Atteso, infine, ha osservato il giudice delle leggi, che il raddoppio del contributo unificato "è previsto a parziale ristoro dei costi del vano funzionamento dell'apparato giudiziario o della vana erogazione delle limitate risorse a sua disposizione, deve sottolinearsi come tale inutile dispendio di energie processuali e di correlati costi non caratterizzi la fattispecie di cui agli artt. 181 e 309 c.p.c.".

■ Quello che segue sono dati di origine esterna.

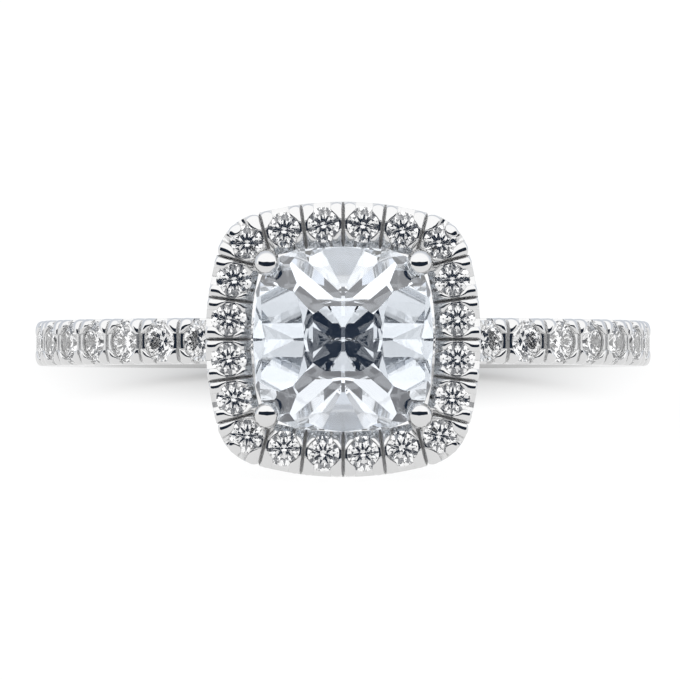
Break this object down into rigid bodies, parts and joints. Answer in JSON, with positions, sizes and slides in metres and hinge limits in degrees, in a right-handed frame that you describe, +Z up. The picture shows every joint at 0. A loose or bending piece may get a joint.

Invero, la loro applicazione e la conseguente emissione di un provvedimento di cancellazione della causa dal ruolo e di estinzione del processo richiedono la mancata comparizione di tutte le parti alla prima udienza ed a quella successiva, sull'assunto che tale comportamento costituisca una tipica manifestazione di disinteresse a proseguire il processo. Disinteresse che, emergendo successivamente alla costituzione delle parti in secondo grado (quando le stesse hanno già disvelato le proprie tesi difensive), "è verosimile espressione della comune decisione di non comparire" e, non di rado, di accordo tra le parti stesse.
Tali peculiarità, impediscono di considerare allo stesso modo la mancata comparizione del solo appellante alla prima udienza e quella di tutte le parti del giudizio d'appello, probabile indice (quest'ultima) dell'avvenuta composizione stragiudiziale della causa giudizio di appello.
Per cui non avrebbe senso, ha concluso la Consulta dichiarando inammissibile e infondata la q.l.c., sanzionare la condotta "della (sola) parte appellante, peraltro omologa a quella dell'appellato, scoraggiando un esito auspicabile sotto il profilo dell'economia processuale oltre che dell'assetto sostanziale degli interessi in conflitto".